Mathew Ishbia : Yes. No, thanks for the question. It was a great quarter. No, there’s nothing — there’s no onetime items, nothing specific besides as we talk about, we’re making our brokers competitive. We set the margins on a daily basis. And obviously, it seems like it’s going well. And I continue to guide in the same range, 75 to 100, and that’s what the margins on wholesale will be in the toughest markets. And we’re, obviously, on the higher end of that margin for this quarter.
Kyle Joseph: Got it. And then on the MSR portfolio, I know you guys are opportunistically selling there. But as you think about the size of that portfolio, is this $280 billion number kind of the ballpark we should expect to be in going forward?
Mathew Ishbia : Opportunistic. We make the decision on a monthly basis. We also done — discuss what’s best for the business. But yes, we feel good about it. We’ve been basically in that, I call it, $300 billion range for years now, and so between $250 billion and $350 billion seems like a right number. Does it go down to $230 billion at some point? Does it go up to $370 billion at some point? Probably, it will at one point. But right now, we feel pretty steady that it’s going to be more of the same as what you’ve seen.
Kyle Joseph: Got it. And then one last one for me, Mat. Just on the NAR ruling and all the noise we’ve seen in the realtor space for the last few weeks, just kind of want to pick your brain and see how you’re thinking about any sort of implications for the industry and opportunities or risk for UWMC specifically?
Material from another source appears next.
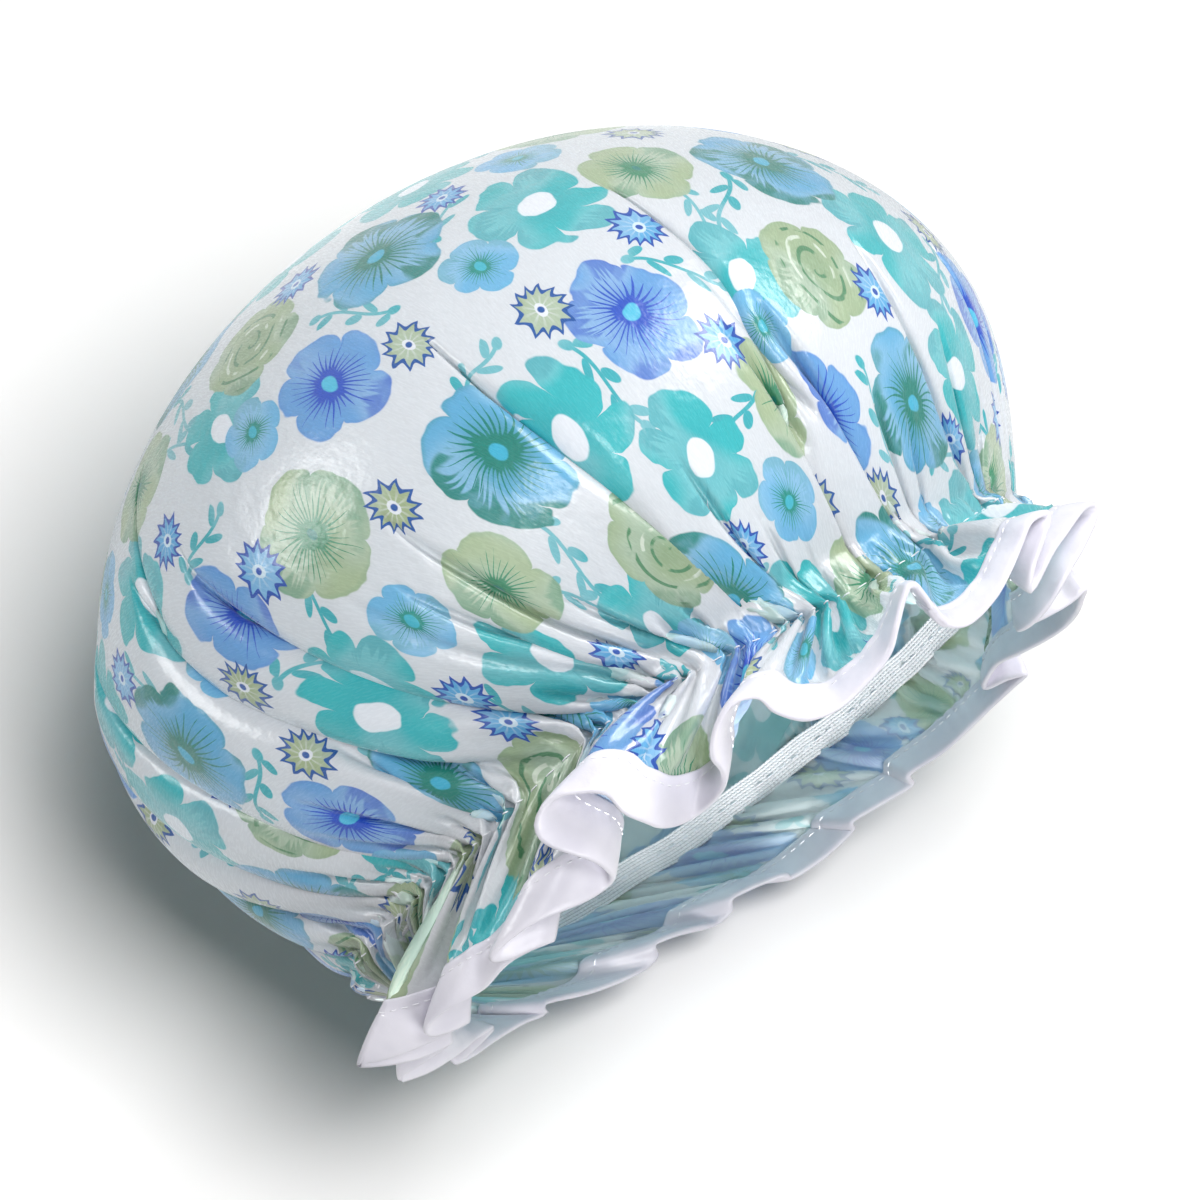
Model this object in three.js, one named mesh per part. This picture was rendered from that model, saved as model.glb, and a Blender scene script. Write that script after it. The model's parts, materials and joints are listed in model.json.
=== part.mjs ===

Mathew Ishbia : Well, obviously, there’s a lot of talk about it, but also there’s a lot of work to be done before anything actually ever changes if something ever does change. So we stay close to it. We’re in the weeds of the business. We understand all of the implications. And what I always would tell you is with any change, and I’m not suggesting this change will happen or should happen, by the way. But with any change in the industry, the people that are most in tune, win. UWM has won in other changes in the past, whether it’s trade changes, whether it’s guideline changes like we usually win in those things. When there’s a little bit of fluctuation, a little bit of uncertainty, that’s when the best lenders in the country win.
UWM has done that for years. And so I’m not suggesting this change will happen or any change will happen. But if something does happen, I’m really confident that our ability to take advantage of it in a positive way, help our brokers win, help realtors win and help consumers win at the same time.
Operator: Your next question comes from the line of Bose George from KBW.
Bose George: Actually I wanted to ask about the jumbo growth. I mean, it looks like that continues to go pretty well. And do you think that will continue to grow as a percentage of the total volume? And are banks sort of being a little less competitive there?
Mathew Ishbia : Yes. Thanks for the question. No, I don’t really see it being a big change from what you see. I mean, it goes up and goes down. I don’t think — are banks competitive on jumbo more than other loans? Yes. So as they back out of the market or a little bit or they struggle a little bit or focus on other things, will there may be opportunity? Yes, but that’s not a driver of our success or volume. It’s really a — it’s around the year at best. So jumbos are good opportunity. Brokers win. Brokers are the best option for consumers on all loans. And that will continue to grow and continue to succeed, whether it’s jumbo, whether it’s $81,000 loans, whatever it may be, brokers are trying to do those loans and take great care of consumers.